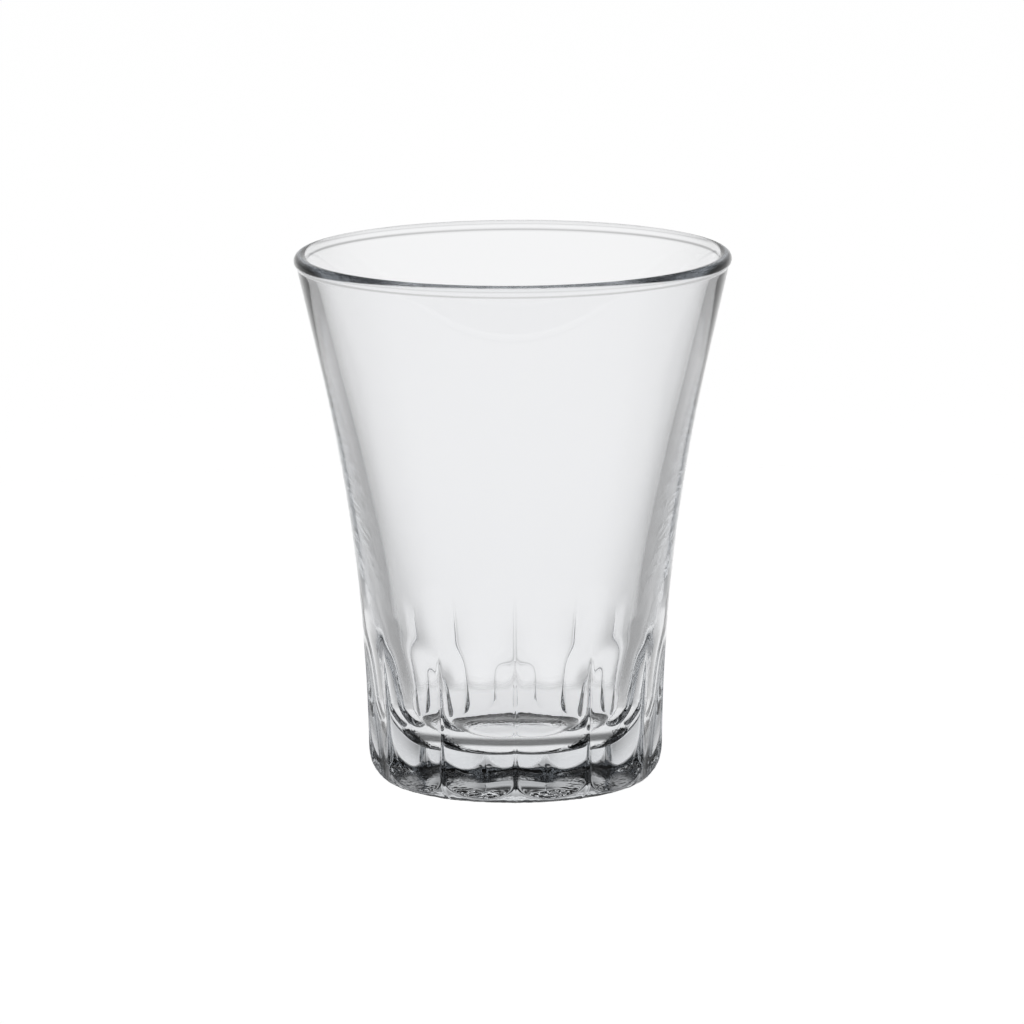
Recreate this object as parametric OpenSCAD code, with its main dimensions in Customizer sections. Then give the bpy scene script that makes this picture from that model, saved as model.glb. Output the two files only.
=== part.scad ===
// Cortado glass: one pressed tumbler with a flared wall, a rolled lip, a heavy base
// and a ring of flat panels standing on the heel. Lengths in millimetres, angles in degrees.
// The origin is the middle of the foot, on the table. The axis is +Z.
// A ridge between two panels faces the front, which is -Y.

/* [Lip] */
// Outer width across the lip
lip_d = 69; // [66:0.5:72]
// Height from the table to the top of the lip
glass_h = 84.5; // [80:0.5:90]
// Thickness of the rolled lip
lip_t = 2.1; // [1.8:0.1:2.4]
// How far the lip stands out from the line of the wall
lip_proud = 0.25; // [0.15:0.05:0.4]
// Radius of the neck where the lip runs into the wall
neck_r = 1; // [0.6:0.1:1.6]

/* [Outer wall] */
// Width across the ridges where the wall meets the heel
foot_d = 46.5; // [45:0.5:48]
// Lean of the wall from upright where it meets the heel
foot_lean = 0.9; // [0.5:0.1:2]
// Lean of the wall under the lip as a share of its average lean
flare_share = 1.71; // [1.5:0.01:1.8]
// Height of the waist above the panels, where the wall's two arcs meet
waist_h = 28; // [27:0.5:34]
// Step between the two arcs, which makes them meet in a clean crossing
waist_step = 2; // [1:0.1:4]

/* [Heel and underside] */
// Radius of the corner between the underside and the side of the heel
corner_r = 4; // [3.4:0.1:4.4]
// Radius of the gently rounded side of the heel
side_r = 15.8; // [13:0.2:18]
// Lean of the heel's side, inward from upright, where it meets the corner
side_lean = 13.2; // [11:0.2:15]
// Width of the shallow hollow under the base
hollow_d = 32.4; // [24:0.2:34]
// Height of the hollow at its middle
hollow_h = 1; // [0.5:0.1:1.6]

/* [Cavity] */
// Thickness of the base, from the table to the cavity's floor
base_t = 6.9; // [6:0.1:8.5]
// Radius of the bowl between the floor and the inner wall
bowl_r = 8.1; // [6:0.1:9]
// Width of the cavity at the top of the bowl
cavity_d = 34.7; // [33:0.1:36]
// Turn of the inner wall between the bowl and the lip
cavity_turn = 8; // [5:0.5:11]

/* [Panels] */
// Number of flat panels round the foot
panel_count = 12; // [10:1:16]
// Height at which the sharp ridges end
ridge_h = 19.3; // [16:0.1:22]
// Height of the panels' rounded tops
panel_h = 25.2; // [24:0.1:29]
// How deep the panels take the ridges below the round wall
ridge_bite = 0.04; // [0.02:0.01:0.1]

/* [Hidden] */
lip_r = lip_t / 2;
foot_r = foot_d / 2;
cavity_r = cavity_d / 2;
hollow_r = hollow_d / 2;
// One overrun for every cut.
overrun = 1;
// How far neighbouring arcs run into each other, so that each join is a clean crossing.
join = 0.01;
// A full turn and a right angle.
turn = 360;
right_angle = 90;
// Facets of the turned body, of the long arcs and of the small ones.
body_facets = 120;
long_facets = 360;
bowl_facets = 56;
lip_facets = 28;

// A unit step pointing out of the wall and down, for a wall that leans out by the given angle.
function out_of(lean) = [cos(lean), -sin(lean)];
// A unit step up along the same wall.
function along(lean) = [sin(lean), cos(lean)];
// Where the line square to the wall through a point meets the axis.
function on_axis(p, lean) = [0, p.y + p.x * tan(lean)];

// Lip: a round roll about this middle.
lip_mid = [lip_d / 2 - lip_r, glass_h - lip_r];

// Heel: a corner of small radius that runs into a side of larger radius.
corner_h = corner_r - join;
side_reach = side_r - corner_r + join;
side_mid = [foot_r - side_r * cos(foot_lean), corner_h + side_reach * sin(side_lean)];
corner_mid = side_mid + side_reach * out_of(side_lean);
heel_top = side_mid + side_r * out_of(foot_lean);

// Outer wall: an arc from the heel to the waist, another of the same radius above it
// and a straight flare under the lip.
mean_lean = atan((lip_mid.x - foot_r) / (lip_mid.y - heel_top.y));
flare_lean = mean_lean * flare_share;
lip_sink = lip_r - lip_proud;
flare_top = lip_mid + lip_sink * out_of(flare_lean);
function bend_r(rise) = (rise.x - tan(flare_lean) * rise.y)
    / (cos(foot_lean) - cos(flare_lean) - tan(flare_lean) * (sin(flare_lean) - sin(foot_lean)));
wall_rise = flare_top - heel_top;
waist_lean = asin(sin(foot_lean) + (waist_h - heel_top.y) / bend_r(wall_rise));
wall_r = bend_r(wall_rise - waist_step * along(waist_lean));
wall_mid = heel_top + (wall_r - join) * out_of(foot_lean);
waist_foot = wall_mid - (wall_r - join) * out_of(waist_lean);
waist_top = waist_foot + waist_step * along(waist_lean);
upper_mid = waist_top + (wall_r - join) * out_of(waist_lean);
flare_foot = upper_mid - (wall_r - join) * out_of(flare_lean);

// Neck: a small hollow arc between the flare and the lip.
neck_drop = sqrt(pow(lip_r + neck_r, 2) - pow(lip_sink + neck_r, 2));
neck_foot = flare_top - neck_drop * along(flare_lean);
neck_mid = neck_foot + (neck_r - join) * out_of(flare_lean);

// Inner wall: one arc that leaves the lip and passes the cavity's width at the top of the bowl.
bowl_h = base_t + bowl_r;
inner_lean = atan((lip_mid.x - lip_r - cavity_r) / (lip_mid.y - bowl_h)) + cavity_turn / 2;
inner_top = lip_mid - (lip_r - join) * out_of(inner_lean);
inner_span = [cavity_r, bowl_h] - inner_top;
inner_r = (inner_span * inner_span) / (2 * inner_span * out_of(inner_lean));
inner_mid = inner_top + inner_r * out_of(inner_lean);
bowl_reach = inner_r + bowl_r - join;
bowl_mid = [inner_mid.x - sqrt(pow(bowl_reach, 2) - pow(inner_mid.y - bowl_h, 2)), bowl_h];
bowl_out = (inner_mid - bowl_mid) / bowl_reach;
bowl_top = bowl_mid + bowl_r * bowl_out;

// Hollow under the base: a cap of a large ball.
hollow_ball_r = (hollow_r * hollow_r + hollow_h * hollow_h) / (2 * hollow_h);

// Panels: each one follows the wall up to the end of the ridges, then turns out through it.
function wall_at(h) = wall_mid.x - sqrt(wall_r * wall_r - pow(h - wall_mid.y, 2));
panel_step = turn / panel_count;
panel_depth = wall_at(ridge_h) * (1 - cos(panel_step / 2)) + ridge_bite;
panel_mid = wall_mid - [panel_depth, 0];
panel_turn = [wall_at(ridge_h) - panel_depth, ridge_h];
panel_out = (panel_mid - panel_turn) / norm(panel_mid - panel_turn);
panel_up = [-panel_out.y, panel_out.x];
exit_foot = panel_turn - join * panel_out;
exit_span = [wall_at(panel_h), panel_h] - exit_foot;
exit_r = (exit_span * exit_span) / (2 * exit_span * panel_out);
exit_mid = exit_foot + exit_r * panel_out;
panel_reach = panel_depth + 2 * overrun;
panel_side = foot_r * tan(panel_step / 2) + overrun;

// The gently rounded side of the heel, between the corner and the wall.
module heel_side() {
    reach = side_r + overrun;
    intersection() {
        translate(side_mid) circle(r = side_r, $fn = body_facets);
        polygon([side_mid, side_mid + reach * out_of(side_lean), side_mid + reach * out_of(0)]);
    }
}

// Everything inside the outer wall, up to the middle of the lip.
module wall_outline() {
    difference() {
        union() {
            polygon([
                [0, 0], [corner_mid.x, 0], heel_top - (foot_r - corner_mid.x) * out_of(foot_lean),
                heel_top + overrun * out_of(foot_lean), waist_foot, waist_top,
                flare_foot, flare_top, lip_mid, on_axis(inner_top, inner_lean)
            ]);
            translate(corner_mid) circle(r = corner_r, $fn = bowl_facets);
            heel_side();
        }
        translate(wall_mid) circle(r = wall_r, $fn = long_facets);
        translate(upper_mid) circle(r = wall_r, $fn = long_facets);
        translate([0, -2 * overrun]) square([lip_d, 2 * overrun]);
    }
}

// The cavity's side of the inner wall, with the bowl and the floor.
module cavity_outline() {
    open_h = on_axis(inner_top, inner_lean).y + overrun;
    difference() {
        polygon([
            [0, bowl_h], bowl_mid, bowl_top + overrun * bowl_out,
            [lip_mid.x, lip_mid.y], [lip_mid.x, open_h], [0, open_h]
        ]);
        translate(inner_mid) circle(r = inner_r, $fn = long_facets);
    }
    translate(bowl_mid) circle(r = bowl_r, $fn = bowl_facets);
    translate([0, base_t + join]) square([bowl_mid.x, bowl_r]);
}

module hollow_outline() {
    intersection() {
        translate([0, hollow_h - hollow_ball_r]) circle(r = hollow_ball_r, $fn = long_facets);
        translate([0, -overrun]) square([hollow_r + overrun, hollow_h + 2 * overrun]);
    }
}

// The rolled lip, and what fills the neck under it.
module lip_outline() {
    translate(lip_mid) circle(r = lip_r, $fn = lip_facets);
    polygon([lip_mid, neck_foot - neck_r * out_of(flare_lean) / 2, neck_mid]);
}

// Half section of the glass before the panels are cut.
module half_section() {
    difference() {
        union() {
            difference() {
                wall_outline();
                cavity_outline();
                hollow_outline();
            }
            lip_outline();
        }
        translate(neck_mid) circle(r = neck_r, $fn = lip_facets);
    }
}

// Side view of what one panel takes away.
module panel_outline() {
    inside = panel_turn - overrun * panel_out;
    outside = panel_turn + panel_reach * panel_out;
    lead = overrun * panel_up;
    intersection() {
        translate(panel_mid) circle(r = wall_r, $fn = long_facets);
        polygon([inside, outside, [outside.x, -overrun], [inside.x - overrun, -overrun]]);
    }
    intersection() {
        translate(exit_mid) circle(r = exit_r, $fn = long_facets);
        polygon([
            inside - lead, outside - lead,
            [outside.x, panel_h + overrun], [inside.x - overrun, panel_h + overrun]
        ]);
    }
}

module panel_cut() {
    rotate([right_angle, 0, 0])
        linear_extrude(height = 2 * panel_side, center = true)
            panel_outline();
}

module tumbler() {
    color([0.86, 0.92, 0.91, 0.55])
    difference() {
        rotate_extrude($fn = body_facets) half_section();
        for (i = [0 : panel_count - 1])
            rotate([0, 0, (i + 1 / 2) * panel_step - right_angle]) panel_cut();
    }
}

tumbler();
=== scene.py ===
"""Looks of a pressed cortado glass: clear glass on a white board, with the room bright behind it.
Metres, +Z up, front at -Y."""

import math

import bpy
import numpy as np
from mathutils import Matrix, Vector, noise


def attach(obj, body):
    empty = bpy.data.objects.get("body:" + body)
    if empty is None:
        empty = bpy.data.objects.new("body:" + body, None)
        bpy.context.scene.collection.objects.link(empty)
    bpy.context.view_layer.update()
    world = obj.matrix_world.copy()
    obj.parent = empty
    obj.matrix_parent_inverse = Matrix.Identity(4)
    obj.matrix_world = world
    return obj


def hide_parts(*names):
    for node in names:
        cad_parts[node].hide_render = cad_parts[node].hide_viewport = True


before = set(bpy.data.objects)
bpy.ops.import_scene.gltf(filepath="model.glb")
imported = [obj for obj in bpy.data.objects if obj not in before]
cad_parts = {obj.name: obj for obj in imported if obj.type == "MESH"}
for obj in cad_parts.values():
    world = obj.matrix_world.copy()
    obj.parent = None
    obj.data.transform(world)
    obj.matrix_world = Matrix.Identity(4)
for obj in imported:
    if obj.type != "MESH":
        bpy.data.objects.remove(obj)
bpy.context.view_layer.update()  # frame["bodies"], ["nodes"], ["joints"], ["record"]

MM = 0.001

# The glass, with the sizes of its solid apart from the hollow under the base, which is narrower.
LIP_D = 69 * MM
GLASS_H = 84.5 * MM
LIP_R = 1.05 * MM
LIP_PROUD = 0.25 * MM
NECK_R = 1 * MM
FOOT_R = 23.25 * MM
FOOT_LEAN = math.radians(0.9)
FLARE_LEAN = math.radians(12.9)
CORNER_R = 4 * MM
SIDE_R = 15.8 * MM
SIDE_LEAN = math.radians(13.2)
HOLLOW_R = 12 * MM
HOLLOW_H = 1 * MM
BASE_T = 6.9 * MM
BOWL_R = 8.1 * MM
CAVITY_R = 17.35 * MM
CAVITY_TURN = math.radians(8)
PANELS = 12
RIDGE_H = 19.3 * MM
PANEL_H = 25.2 * MM
RIDGE_BITE = 0.04 * MM

# Softness that fire polishing leaves on the creases, as the width over which two faces melt together.
RIDGE_MELT = 0.12 * MM
HEEL_MELT = 0.12 * MM
TOP_MELT = 0.8 * MM
# Above this height the wall is round.
ROUND_FROM = PANEL_H + 2 * TOP_MELT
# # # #
# Set task
Only the lines from the first line of the material above through the line that contains "waist_step = 2; // [1:0.1:4]" should be quoted, each one exactly.

# Answer to this exercise
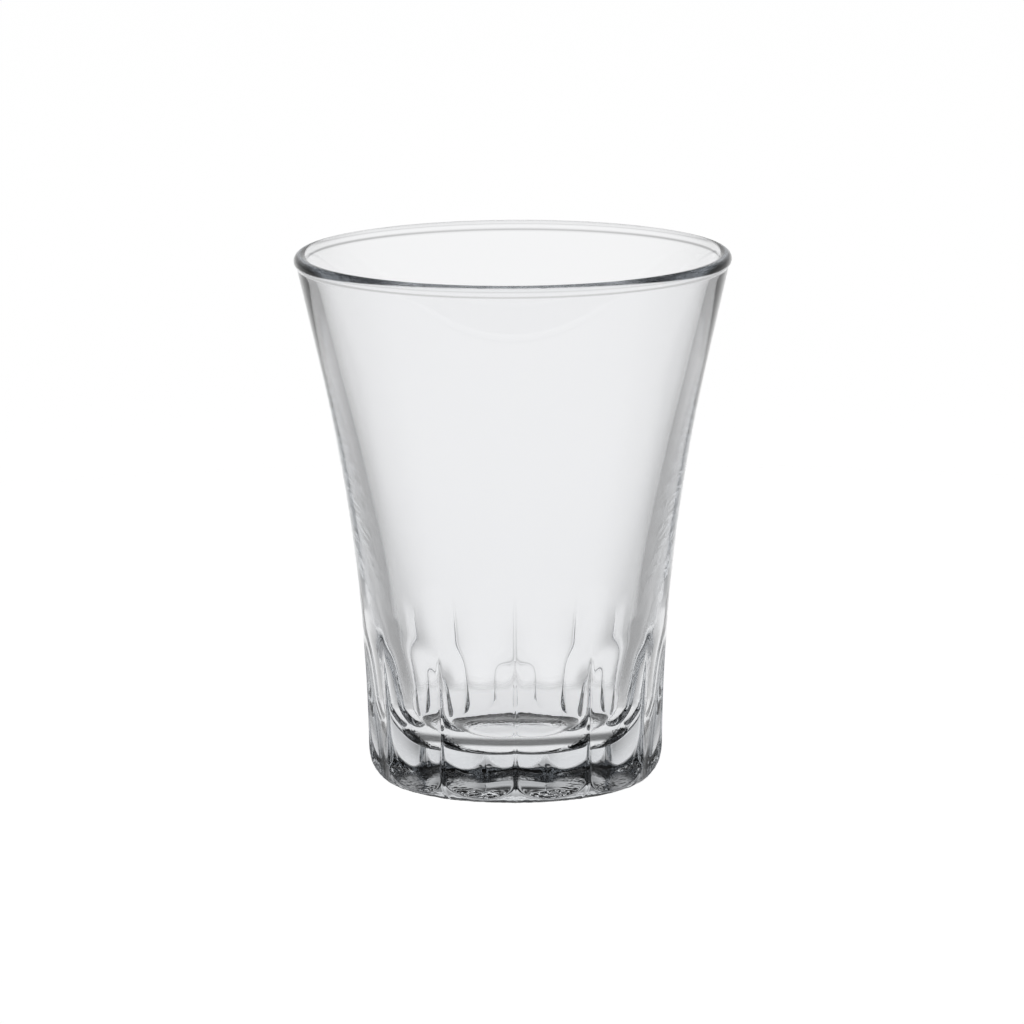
Recreate this object as parametric OpenSCAD code, with its main dimensions in Customizer sections. Then give the bpy scene script that makes this picture from that model, saved as model.glb. Output the two files only.
=== part.scad ===
// Cortado glass: one pressed tumbler with a flared wall, a rolled lip, a heavy base
// and a ring of flat panels standing on the heel. Lengths in millimetres, angles in degrees.
// The origin is the middle of the foot, on the table. The axis is +Z.
// A ridge between two panels faces the front, which is -Y.

/* [Lip] */
// Outer width across the lip
lip_d = 69; // [66:0.5:72]
// Height from the table to the top of the lip
glass_h = 84.5; // [80:0.5:90]
// Thickness of the rolled lip
lip_t = 2.1; // [1.8:0.1:2.4]
// How far the lip stands out from the line of the wall
lip_proud = 0.25; // [0.15:0.05:0.4]
// Radius of the neck where the lip runs into the wall
neck_r = 1; // [0.6:0.1:1.6]

/* [Outer wall] */
// Width across the ridges where the wall meets the heel
foot_d = 46.5; // [45:0.5:48]
// Lean of the wall from upright where it meets the heel
foot_lean = 0.9; // [0.5:0.1:2]
// Lean of the wall under the lip as a share of its average lean
flare_share = 1.71; // [1.5:0.01:1.8]
// Height of the waist above the panels, where the wall's two arcs meet
waist_h = 28; // [27:0.5:34]
// Step between the two arcs, which makes them meet in a clean crossing
waist_step = 2; // [1:0.1:4]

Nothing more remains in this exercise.